The free Win 10 upgrade is an in-place upgrade. Win 7 has to be running and activated. The instructions say to have the Product ID code available (and they mean the Win 7 code) but I was never asked for it. Anyway, get a bigger hard drive (2 TB max - I'll discuss that in a moment) and install Win 7 into a suitable partition (say 1 TB) leaving the remaining 1 TB for Linux. Then upgrade Win 7 to Win 10 before installing Linux in the remaining unallocated space. Linux will provide the multi-boot menu.

If you don't want to do the multi-boot, just update to Win 10 and call it a day. You can back out if you want as the Win 7 files won't be deleted for 30 days. Yes, the deletion is automatic so if you want to save the files, copy them somewhere.

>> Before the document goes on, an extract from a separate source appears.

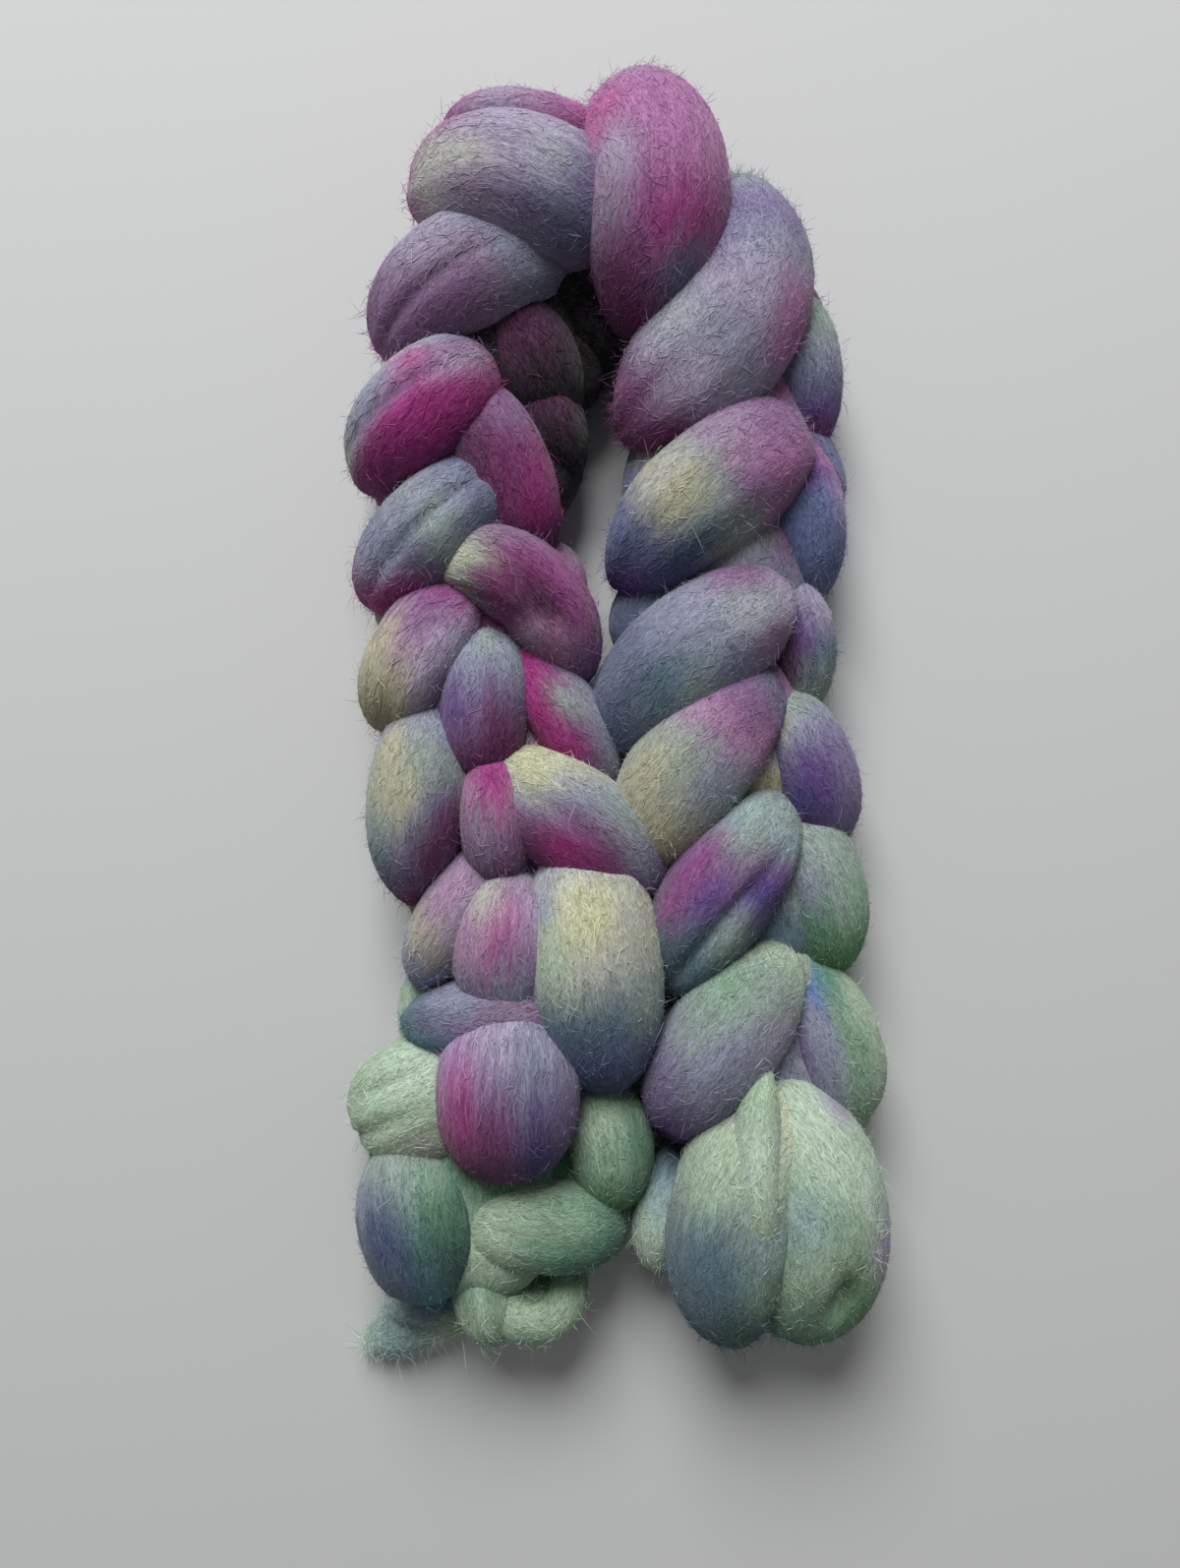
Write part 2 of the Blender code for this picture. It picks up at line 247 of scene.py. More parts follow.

And then there is the UEFI BIOS... It turns out that unless you have a BIOS supporting UEFI, you can't use a drive larger than 2.1 TB. The thing is, you don't have that BIOS. Apple does but the PC world hasn't standardized on it yet so odds are, you don't have it. Spend some time on Google if you want to know more about the 2.1 TB limit and how to work with it.

So, what did I do? I bought a 3 TB drive and the install blew up... So I had to split a 1 TB drive that I had on hand and use the 3 TB drive on my NAS box.
All of my current Windows PCs have UEFI, but it's turned off in BIOS. I plan to leave it that way. I have Zoran Linux running on a dedicated PC.